Public Safety and Emergency Response – Command centers can access tactical radio nets, patch them to telephone lines, and record everything in one stream. During an incident, a dispatcher manages field responders, support agencies, and back-office coordinators from a single position.

    9. Key Benefits of Walkie-Talkie and IP Phone Integration

  • Unified Voice Communication: Radio users, IP phone users, intercoms, and remote operators all operate on one connected network, eliminating device silos.

  • Extended Coverage: RoIP transports radio channels across IP networks, so a radio group can be reached from another building, another city, or a cloud-connected command center.

  • Lower Infrastructure Cost: Organizations reuse existing walkie-talkies and IP networks; they add gateways and routing instead of replacing all endpoints.

  • Better Dispatch Efficiency: One-screen control, click-to-patch, priority queuing, and unified recording drastically reduce manual coordination and response times.

  • Enhanced Safety and Compliance: Every radio and phone interaction can be recorded, time-stamped, and retrieved for audits, incident analysis, and regulatory requirements.

    10. What to Consider When Selecting a RoIP Gateway Solution

    10.1 Radio Compatibility

    Confirm the gateway supports the radio model’s audio interface, accessory connector, PTT/COR signalling, and operating mode (base station, mobile, repeater). Real-world testing under site noise conditions is essential, not just lab-level compatibility.

    10.2 SIP and IP PBX Compatibility

    The gateway must register reliably with the target IP PBX or SIP server and support the required codecs (G.711 a-law / µ-law minimum), NAT traversal, DTMF relay (RFC 2833), and any proprietary extensions the PBX expects. Standard SIP compliance is a prerequisite; interoperability validation is a necessity.

    10.3 PTT Control and Audio Quality

    Look for configurable PTT timing, hardware COR detection, and echo cancellation on the phone-facing side. Audio gain should be adjustable to match the radio’s output and avoid clipping or excessive noise.

    10.4 Network Reliability and Security

    Place RoIP traffic on a dedicated VLAN with QoS for RTP. Use VPN tunnels for remote access, restrict SIP traffic to known IP PBX addresses, disable unused services on the gateway, and enforce strong authentication policies. A compromised gateway becomes an open microphone on your radio channel.

    10.5 Dispatch Platform Integration

    If a command center is part of the architecture, ensure the RoIP gateway can be monitored and controlled by the dispatch software—ideally through standard SIP or a documented API. Centralized channel selection, recording triggers, and emergency call handling should all work without custom middleware burdens.

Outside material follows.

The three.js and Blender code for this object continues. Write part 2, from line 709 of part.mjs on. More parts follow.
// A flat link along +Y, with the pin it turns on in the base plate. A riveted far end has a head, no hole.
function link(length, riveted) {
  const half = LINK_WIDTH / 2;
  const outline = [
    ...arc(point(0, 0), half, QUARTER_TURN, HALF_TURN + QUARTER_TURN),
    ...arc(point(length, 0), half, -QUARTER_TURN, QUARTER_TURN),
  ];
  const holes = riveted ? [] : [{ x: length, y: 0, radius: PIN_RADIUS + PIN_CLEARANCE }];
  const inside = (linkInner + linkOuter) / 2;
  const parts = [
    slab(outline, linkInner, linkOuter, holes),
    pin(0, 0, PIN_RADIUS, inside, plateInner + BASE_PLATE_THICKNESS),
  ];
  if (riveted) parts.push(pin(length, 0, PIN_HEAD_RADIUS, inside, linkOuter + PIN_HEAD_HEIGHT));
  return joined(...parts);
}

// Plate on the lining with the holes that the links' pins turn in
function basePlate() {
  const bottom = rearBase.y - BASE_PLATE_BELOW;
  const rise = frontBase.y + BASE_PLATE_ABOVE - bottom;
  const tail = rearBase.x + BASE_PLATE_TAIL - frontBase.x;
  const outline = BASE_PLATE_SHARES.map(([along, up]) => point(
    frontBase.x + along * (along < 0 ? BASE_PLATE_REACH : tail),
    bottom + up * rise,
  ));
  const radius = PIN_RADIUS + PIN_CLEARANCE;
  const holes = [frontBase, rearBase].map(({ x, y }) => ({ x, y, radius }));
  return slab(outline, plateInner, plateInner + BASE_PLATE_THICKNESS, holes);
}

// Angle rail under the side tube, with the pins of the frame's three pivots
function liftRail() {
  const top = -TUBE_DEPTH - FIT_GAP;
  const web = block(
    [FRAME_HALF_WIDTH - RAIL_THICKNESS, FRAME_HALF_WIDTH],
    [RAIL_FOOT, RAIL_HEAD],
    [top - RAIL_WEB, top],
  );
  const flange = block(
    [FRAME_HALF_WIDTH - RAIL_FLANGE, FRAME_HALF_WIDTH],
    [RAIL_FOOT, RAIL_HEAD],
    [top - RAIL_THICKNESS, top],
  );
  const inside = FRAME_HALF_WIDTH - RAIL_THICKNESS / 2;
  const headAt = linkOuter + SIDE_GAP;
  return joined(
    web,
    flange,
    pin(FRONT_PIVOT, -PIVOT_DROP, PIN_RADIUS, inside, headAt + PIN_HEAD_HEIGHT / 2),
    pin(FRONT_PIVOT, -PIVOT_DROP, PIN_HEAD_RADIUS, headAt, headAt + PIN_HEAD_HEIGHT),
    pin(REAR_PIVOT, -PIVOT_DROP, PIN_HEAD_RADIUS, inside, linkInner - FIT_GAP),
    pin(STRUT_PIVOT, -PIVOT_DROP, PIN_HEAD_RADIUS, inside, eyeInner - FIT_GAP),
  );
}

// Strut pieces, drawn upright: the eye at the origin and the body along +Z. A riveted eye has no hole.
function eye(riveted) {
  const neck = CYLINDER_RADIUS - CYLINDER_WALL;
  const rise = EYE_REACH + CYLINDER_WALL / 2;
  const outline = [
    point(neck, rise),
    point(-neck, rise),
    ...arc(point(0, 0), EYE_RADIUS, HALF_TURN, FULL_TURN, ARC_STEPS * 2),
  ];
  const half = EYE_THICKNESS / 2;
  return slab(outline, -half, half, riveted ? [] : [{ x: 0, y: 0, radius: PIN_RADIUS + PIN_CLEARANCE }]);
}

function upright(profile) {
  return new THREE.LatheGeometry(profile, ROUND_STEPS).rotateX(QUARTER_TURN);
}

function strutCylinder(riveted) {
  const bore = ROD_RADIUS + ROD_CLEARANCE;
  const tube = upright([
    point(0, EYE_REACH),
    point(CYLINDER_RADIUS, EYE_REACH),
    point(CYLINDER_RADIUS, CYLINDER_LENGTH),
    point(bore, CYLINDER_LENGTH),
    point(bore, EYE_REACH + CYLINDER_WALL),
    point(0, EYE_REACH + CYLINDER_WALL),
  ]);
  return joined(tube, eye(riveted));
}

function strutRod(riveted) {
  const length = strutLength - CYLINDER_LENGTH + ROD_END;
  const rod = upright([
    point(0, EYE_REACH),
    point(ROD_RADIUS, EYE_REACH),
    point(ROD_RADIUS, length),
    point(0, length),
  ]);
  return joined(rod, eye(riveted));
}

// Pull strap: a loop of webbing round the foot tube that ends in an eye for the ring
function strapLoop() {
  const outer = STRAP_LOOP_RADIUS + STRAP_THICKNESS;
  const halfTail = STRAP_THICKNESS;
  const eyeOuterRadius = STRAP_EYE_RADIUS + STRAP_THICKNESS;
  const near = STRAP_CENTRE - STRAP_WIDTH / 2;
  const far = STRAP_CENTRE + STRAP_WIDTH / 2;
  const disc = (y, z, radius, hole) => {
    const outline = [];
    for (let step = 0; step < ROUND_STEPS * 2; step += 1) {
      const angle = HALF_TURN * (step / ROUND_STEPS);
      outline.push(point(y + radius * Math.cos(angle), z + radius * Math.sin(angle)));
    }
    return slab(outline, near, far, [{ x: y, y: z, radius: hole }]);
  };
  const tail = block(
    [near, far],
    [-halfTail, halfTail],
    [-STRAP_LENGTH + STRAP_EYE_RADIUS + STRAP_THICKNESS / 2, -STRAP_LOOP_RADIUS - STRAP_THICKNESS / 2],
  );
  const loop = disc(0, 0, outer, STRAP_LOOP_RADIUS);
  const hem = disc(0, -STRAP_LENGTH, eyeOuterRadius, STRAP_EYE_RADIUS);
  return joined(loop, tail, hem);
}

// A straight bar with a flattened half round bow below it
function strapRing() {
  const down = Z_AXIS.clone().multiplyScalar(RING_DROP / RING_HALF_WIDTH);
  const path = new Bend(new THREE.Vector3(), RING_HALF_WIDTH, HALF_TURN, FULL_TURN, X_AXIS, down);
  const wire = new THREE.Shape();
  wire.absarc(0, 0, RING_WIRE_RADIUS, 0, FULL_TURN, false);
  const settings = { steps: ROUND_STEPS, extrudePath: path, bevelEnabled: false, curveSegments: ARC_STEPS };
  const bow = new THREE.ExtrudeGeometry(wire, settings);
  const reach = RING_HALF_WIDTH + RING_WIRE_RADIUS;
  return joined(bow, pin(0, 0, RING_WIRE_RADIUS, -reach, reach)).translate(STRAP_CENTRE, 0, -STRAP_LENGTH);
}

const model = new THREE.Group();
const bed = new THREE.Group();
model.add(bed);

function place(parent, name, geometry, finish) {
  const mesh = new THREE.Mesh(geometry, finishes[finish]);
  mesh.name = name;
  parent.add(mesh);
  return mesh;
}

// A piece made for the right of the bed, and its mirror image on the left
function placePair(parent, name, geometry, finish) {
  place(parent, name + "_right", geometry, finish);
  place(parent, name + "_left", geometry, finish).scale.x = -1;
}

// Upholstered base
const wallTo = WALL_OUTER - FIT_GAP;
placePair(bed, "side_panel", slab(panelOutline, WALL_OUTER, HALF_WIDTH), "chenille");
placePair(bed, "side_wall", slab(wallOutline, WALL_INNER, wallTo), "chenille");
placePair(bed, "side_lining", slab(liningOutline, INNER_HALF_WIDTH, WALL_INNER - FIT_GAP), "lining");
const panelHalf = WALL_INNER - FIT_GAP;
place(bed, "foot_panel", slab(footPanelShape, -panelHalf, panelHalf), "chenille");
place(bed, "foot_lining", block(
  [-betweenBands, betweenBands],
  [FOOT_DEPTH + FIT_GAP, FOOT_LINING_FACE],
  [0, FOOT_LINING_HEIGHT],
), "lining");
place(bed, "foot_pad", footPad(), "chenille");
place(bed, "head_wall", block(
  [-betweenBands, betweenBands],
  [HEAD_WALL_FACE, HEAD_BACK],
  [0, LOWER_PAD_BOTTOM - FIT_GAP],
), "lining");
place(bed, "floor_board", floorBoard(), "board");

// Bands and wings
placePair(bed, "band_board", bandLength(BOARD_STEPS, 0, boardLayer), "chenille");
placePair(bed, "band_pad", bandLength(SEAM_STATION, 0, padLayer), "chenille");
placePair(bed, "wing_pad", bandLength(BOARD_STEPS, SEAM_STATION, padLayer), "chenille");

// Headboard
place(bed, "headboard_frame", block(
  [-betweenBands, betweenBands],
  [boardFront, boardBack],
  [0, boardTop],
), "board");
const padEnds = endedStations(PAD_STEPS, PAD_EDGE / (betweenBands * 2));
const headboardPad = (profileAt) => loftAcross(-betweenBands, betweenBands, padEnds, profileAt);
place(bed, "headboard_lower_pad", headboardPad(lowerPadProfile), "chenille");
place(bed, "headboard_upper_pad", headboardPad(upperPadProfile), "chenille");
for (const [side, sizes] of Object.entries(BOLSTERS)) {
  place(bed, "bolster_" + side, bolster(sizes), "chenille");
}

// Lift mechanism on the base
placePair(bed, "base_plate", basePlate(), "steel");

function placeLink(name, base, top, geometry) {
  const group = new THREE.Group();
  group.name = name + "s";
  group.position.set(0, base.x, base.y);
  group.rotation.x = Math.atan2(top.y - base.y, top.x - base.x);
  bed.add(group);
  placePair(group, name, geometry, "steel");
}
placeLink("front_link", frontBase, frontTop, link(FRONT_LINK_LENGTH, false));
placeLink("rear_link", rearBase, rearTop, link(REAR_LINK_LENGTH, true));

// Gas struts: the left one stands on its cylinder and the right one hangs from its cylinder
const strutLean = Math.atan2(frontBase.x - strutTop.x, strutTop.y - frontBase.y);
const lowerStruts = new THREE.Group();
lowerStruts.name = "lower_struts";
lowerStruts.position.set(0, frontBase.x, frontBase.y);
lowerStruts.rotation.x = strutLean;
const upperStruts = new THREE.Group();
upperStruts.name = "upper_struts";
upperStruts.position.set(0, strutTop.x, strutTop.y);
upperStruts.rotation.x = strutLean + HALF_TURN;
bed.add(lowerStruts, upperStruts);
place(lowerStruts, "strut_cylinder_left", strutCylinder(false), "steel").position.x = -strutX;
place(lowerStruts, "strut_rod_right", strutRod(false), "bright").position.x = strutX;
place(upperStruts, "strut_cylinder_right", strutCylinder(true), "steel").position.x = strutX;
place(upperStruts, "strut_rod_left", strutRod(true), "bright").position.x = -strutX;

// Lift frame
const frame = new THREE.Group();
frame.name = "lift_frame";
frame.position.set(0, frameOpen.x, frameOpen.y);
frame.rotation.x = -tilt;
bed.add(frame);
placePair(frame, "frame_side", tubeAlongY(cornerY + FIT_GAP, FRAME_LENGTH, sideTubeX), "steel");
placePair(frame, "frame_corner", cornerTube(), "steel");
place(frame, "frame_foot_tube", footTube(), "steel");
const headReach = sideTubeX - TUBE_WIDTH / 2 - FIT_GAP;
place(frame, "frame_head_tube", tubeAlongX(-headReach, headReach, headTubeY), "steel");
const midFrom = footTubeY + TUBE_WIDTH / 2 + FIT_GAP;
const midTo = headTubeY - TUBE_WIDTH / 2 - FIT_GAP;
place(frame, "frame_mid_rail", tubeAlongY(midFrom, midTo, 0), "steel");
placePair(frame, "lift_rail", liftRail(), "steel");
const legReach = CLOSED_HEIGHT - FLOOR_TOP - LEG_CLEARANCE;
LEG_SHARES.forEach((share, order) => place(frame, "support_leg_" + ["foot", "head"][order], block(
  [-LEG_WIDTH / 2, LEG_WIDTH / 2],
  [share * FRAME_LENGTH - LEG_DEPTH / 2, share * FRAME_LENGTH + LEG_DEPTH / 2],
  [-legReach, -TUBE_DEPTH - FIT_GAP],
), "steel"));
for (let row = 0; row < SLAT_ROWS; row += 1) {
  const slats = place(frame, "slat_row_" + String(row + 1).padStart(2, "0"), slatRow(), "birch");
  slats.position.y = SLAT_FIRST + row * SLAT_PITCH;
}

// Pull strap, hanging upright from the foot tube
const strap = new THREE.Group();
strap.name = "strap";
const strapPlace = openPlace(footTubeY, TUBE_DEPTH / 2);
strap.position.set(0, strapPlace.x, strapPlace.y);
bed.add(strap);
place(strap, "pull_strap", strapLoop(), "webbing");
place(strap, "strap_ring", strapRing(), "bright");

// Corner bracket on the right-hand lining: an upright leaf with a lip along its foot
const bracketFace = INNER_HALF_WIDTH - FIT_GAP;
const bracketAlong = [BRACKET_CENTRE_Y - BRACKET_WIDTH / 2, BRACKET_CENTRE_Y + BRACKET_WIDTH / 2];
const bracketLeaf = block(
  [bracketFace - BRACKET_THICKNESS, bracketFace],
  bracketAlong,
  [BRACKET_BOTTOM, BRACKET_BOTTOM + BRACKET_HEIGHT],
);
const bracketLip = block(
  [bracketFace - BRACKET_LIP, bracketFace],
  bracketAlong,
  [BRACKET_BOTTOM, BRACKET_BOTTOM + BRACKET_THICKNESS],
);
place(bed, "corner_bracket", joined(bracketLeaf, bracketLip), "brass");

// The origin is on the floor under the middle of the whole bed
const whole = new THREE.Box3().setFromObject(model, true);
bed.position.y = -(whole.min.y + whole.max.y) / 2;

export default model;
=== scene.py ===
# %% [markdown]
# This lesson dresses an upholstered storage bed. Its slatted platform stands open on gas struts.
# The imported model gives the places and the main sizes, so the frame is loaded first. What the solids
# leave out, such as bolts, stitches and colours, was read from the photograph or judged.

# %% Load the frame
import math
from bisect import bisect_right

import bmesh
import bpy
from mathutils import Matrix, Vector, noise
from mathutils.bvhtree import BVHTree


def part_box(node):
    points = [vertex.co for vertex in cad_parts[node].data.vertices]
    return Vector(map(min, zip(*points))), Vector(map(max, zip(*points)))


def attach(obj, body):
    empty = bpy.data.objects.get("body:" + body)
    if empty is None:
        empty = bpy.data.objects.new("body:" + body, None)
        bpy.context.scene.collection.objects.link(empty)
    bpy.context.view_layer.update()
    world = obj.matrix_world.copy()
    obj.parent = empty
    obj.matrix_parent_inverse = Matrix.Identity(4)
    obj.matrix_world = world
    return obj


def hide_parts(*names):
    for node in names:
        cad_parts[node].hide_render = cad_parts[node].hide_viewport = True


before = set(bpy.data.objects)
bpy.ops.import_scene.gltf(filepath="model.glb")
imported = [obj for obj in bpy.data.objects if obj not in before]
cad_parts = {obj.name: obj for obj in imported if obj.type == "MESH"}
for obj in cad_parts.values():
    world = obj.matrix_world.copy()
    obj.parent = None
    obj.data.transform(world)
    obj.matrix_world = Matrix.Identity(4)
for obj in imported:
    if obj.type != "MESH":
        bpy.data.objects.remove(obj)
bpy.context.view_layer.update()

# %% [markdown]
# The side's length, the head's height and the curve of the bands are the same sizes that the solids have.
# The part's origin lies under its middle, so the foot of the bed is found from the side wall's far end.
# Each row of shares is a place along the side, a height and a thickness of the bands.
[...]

    11. Becke Telcom Walkie-Talkie and IP Phone Integration

    Becke Telcom delivers industrial communication solutions that unite walkie-talkies, SIP phones, emergency terminals, paging systems, and dispatch centers on a single IP-based platform. In a typical integration, RoIP gateways bridge radio channels with an IP PBX or SIP-enabled dispatch server, giving field radio users direct access to office extensions and allowing control rooms to manage every voice endpoint from one screen. For factories, tunnels, ports, energy facilities, transportation systems, and public safety projects, Becke Telcom designs around SIP interoperability, industrial terminal ruggedness, emergency intercom linkage, and dispatch console operation—ensuring that the converged voice network supports both daily workflows and critical incident response.

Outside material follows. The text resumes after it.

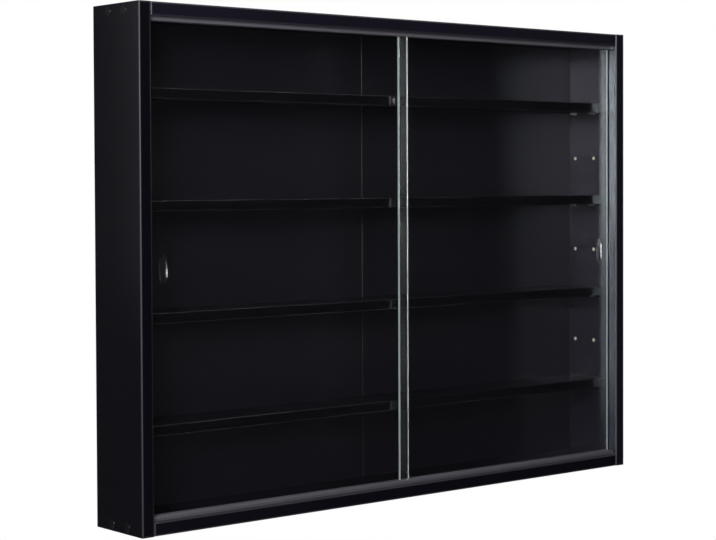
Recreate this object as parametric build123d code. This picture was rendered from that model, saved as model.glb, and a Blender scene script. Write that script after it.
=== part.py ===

    A practical walkie-talkie and IP phone integration solution connects not just devices, but users, workflows, control rooms, emergency teams, and field operations into one coordinated communication environment.

    12. Conclusion

    Walkie-talkies connect to IP phone systems through a deliberate combination of RoIP gateways, an IP PBX, and dispatch integration. The gateway bridges RF and IP, translating audio and PTT/COR into SIP events. The IP PBX manages extension dialing, routing, and feature integration. The dispatch console provides centralized visibility, one-click patching, and emergency handling. The result is a unified voice network where a walkie-talkie channel is no longer an isolated group—it is a fully integrated extension of the enterprise communication system. For industrial sites, transport hubs, energy operations, and public safety agencies, this architecture improves response times, extends coverage, reduces cost, and makes every voice endpoint reachable from one place.

    FAQ

    Can walkie-talkies connect to an IP phone system?

    Yes. A RoIP gateway links the radio channel to an IP network and enables communication with SIP phones, IP PBX extensions, and dispatch consoles.

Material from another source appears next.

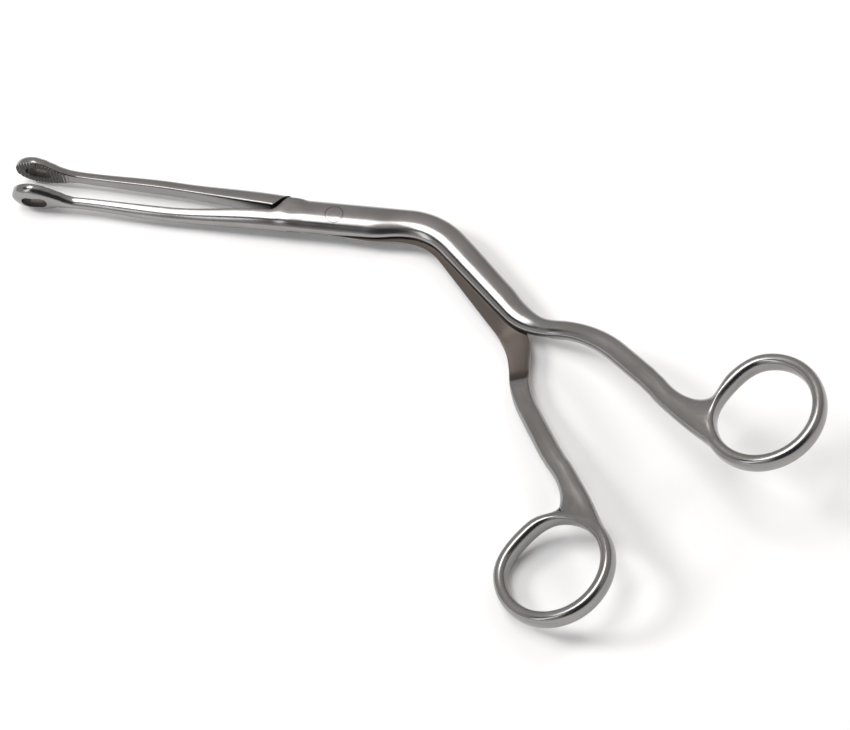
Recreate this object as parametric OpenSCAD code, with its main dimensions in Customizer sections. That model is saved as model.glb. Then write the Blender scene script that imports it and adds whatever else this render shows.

    What device connects walkie-talkies to an IP PBX?

    A RoIP gateway is the core device. It converts radio audio and PTT/COR signals into IP voice traffic and typically registers as a SIP extension with the IP PBX.

    Can an IP phone talk directly to a walkie-talkie user?

    Yes. When the RoIP gateway registers the radio channel as an extension, an IP phone can dial that extension and speak; the gateway handles PTT activation so the voice goes out over the air.

    Is RoIP the same as VoIP?

    No. VoIP (Voice over IP) is for telephone traffic. RoIP (Radio over IP) transports radio communication across IP networks. In integration projects they work together: the RoIP gateway feeds radio voice into the VoIP/SIP environment.

    Can dispatchers control both walkie-talkie users and IP phone users from one console?

    Yes. A dispatch console consolidates radio channels, SIP phones, intercoms, emergency stations, and paging zones into a single graphical interface for monitoring, patching, recording, and priority handling.

    Where is walkie-talkie and IP phone integration commonly deployed?

    Factories, industrial parks, oil and gas facilities, mines, power plants, transportation systems (railways, airports, ports, tunnels), large campuses, public safety agencies, and emergency command centers are typical deployment environments.